## [Problem requirements]
Up to and including the line that contains "groove_angle = 60.0", repeat each line of the data exactly, starting from the first.

## [Recorded data]
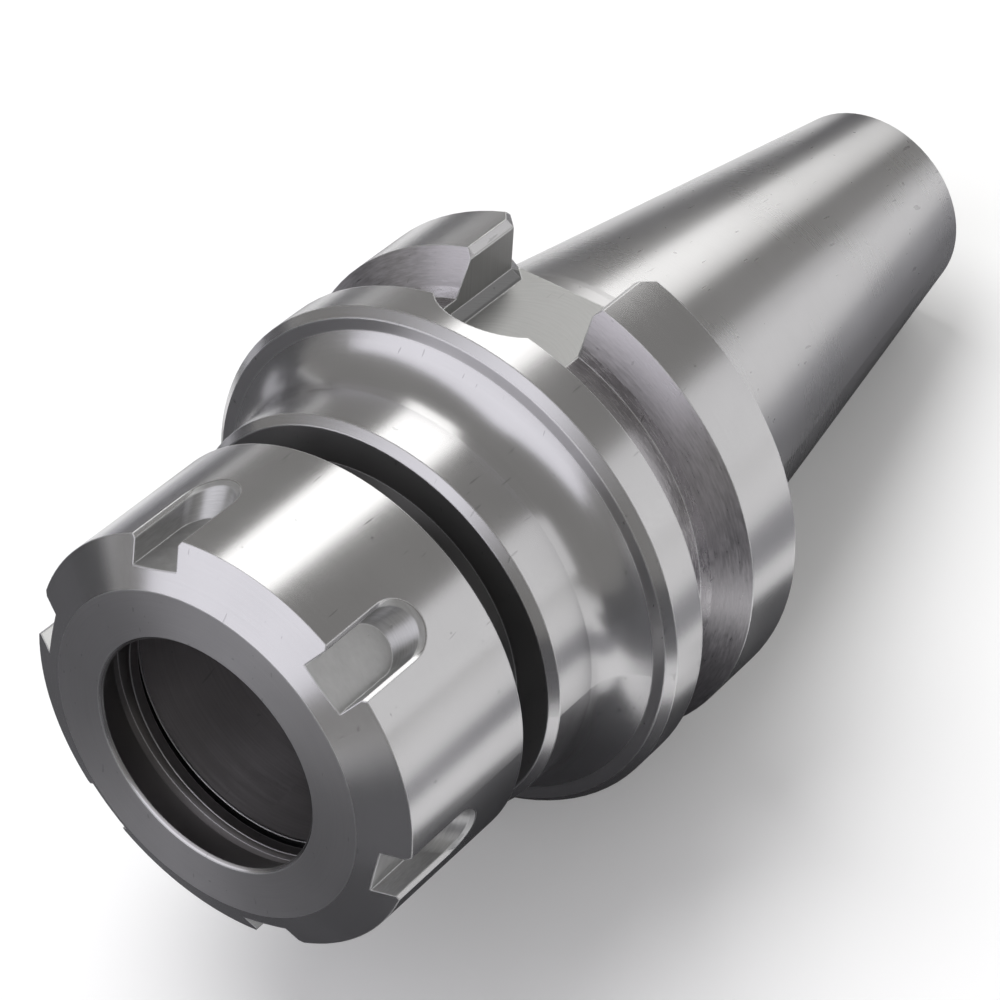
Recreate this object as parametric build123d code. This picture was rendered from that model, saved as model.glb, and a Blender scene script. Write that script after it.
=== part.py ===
from build123d import *
from math import atan2, cos, degrees, hypot, pi, radians, sqrt, tan
import os

# Collet chuck holder, taper size 40, with a clamping nut for size 32 spring collets.
# Millimetres. Each piece is made with the tool axis along Y, the nose towards -Y and the drive
# slots up and down, and is then tilted as the holder lies on a bench, on its flange and its tail.
# The origin is the centre of the gauge plane.
# A station is a distance in front of the gauge plane, towards the nose.

# 7:24 spindle taper
gauge_diameter = 44.45
taper_ratio = 7 / 24
taper_length = 65.4
tail_chamfer = 1.0

# Flange with the V groove for the tool changer
flange_diameter = 63.0
flange_back_station = 2.0
flange_length = 25.4
flange_back_chamfer = 1.0
flange_front_chamfer = 1.0
groove_station = 16.6
groove_width = 10.0
groove_depth = 5.0
groove_angle = 60.0

# Drive slots
slot_width = 16.2
slot_floor_height = 22.5
slot_centre_station = 16.4
slot_floor_chamfer = 1.2
slot_mouth_chamfer = 2.2
slot_edge_chamfer = 0.9
slot_count = 2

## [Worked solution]
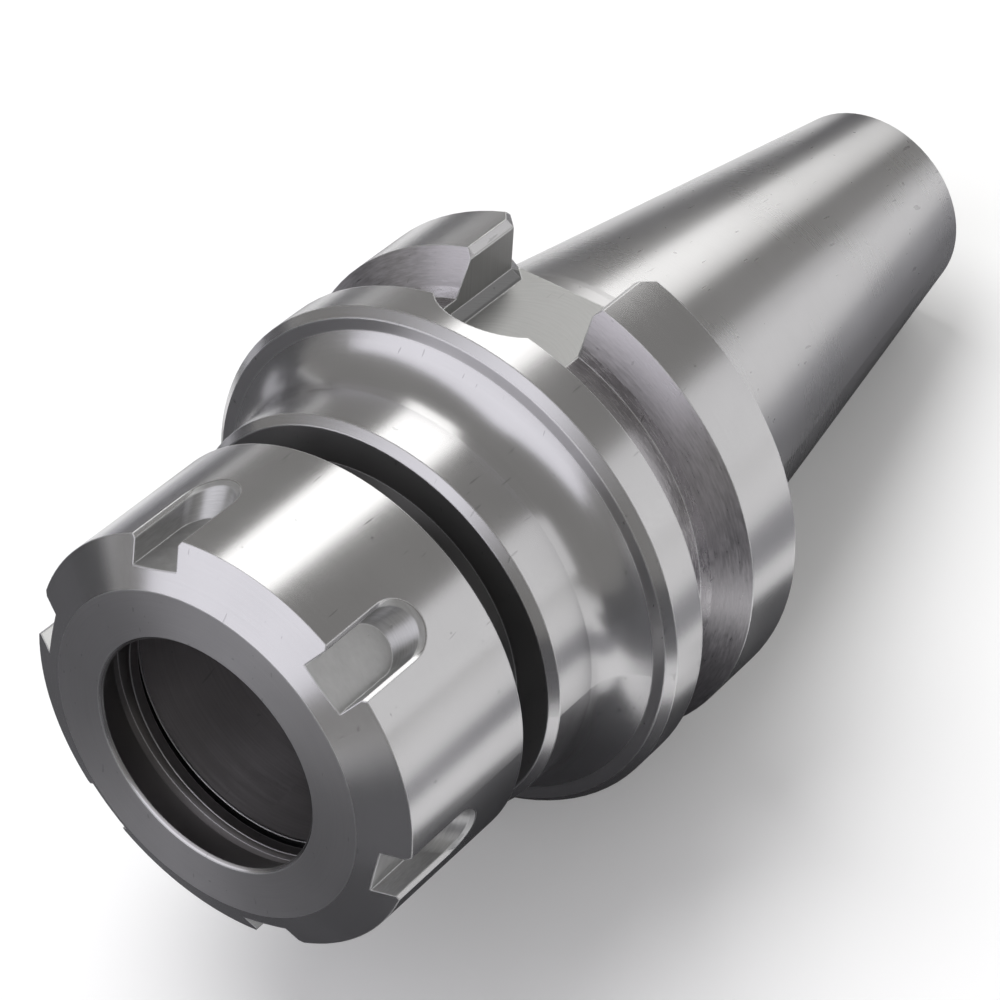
Recreate this object as parametric build123d code. This picture was rendered from that model, saved as model.glb, and a Blender scene script. Write that script after it.
=== part.py ===
from build123d import *
from math import atan2, cos, degrees, hypot, pi, radians, sqrt, tan
import os

# Collet chuck holder, taper size 40, with a clamping nut for size 32 spring collets.
# Millimetres. Each piece is made with the tool axis along Y, the nose towards -Y and the drive
# slots up and down, and is then tilted as the holder lies on a bench, on its flange and its tail.
# The origin is the centre of the gauge plane.
# A station is a distance in front of the gauge plane, towards the nose.

# 7:24 spindle taper
gauge_diameter = 44.45
taper_ratio = 7 / 24
taper_length = 65.4
tail_chamfer = 1.0

# Flange with the V groove for the tool changer
flange_diameter = 63.0
flange_back_station = 2.0
flange_length = 25.4
flange_back_chamfer = 1.0
flange_front_chamfer = 1.0
groove_station = 16.6
groove_width = 10.0
groove_depth = 5.0
groove_angle = 60.0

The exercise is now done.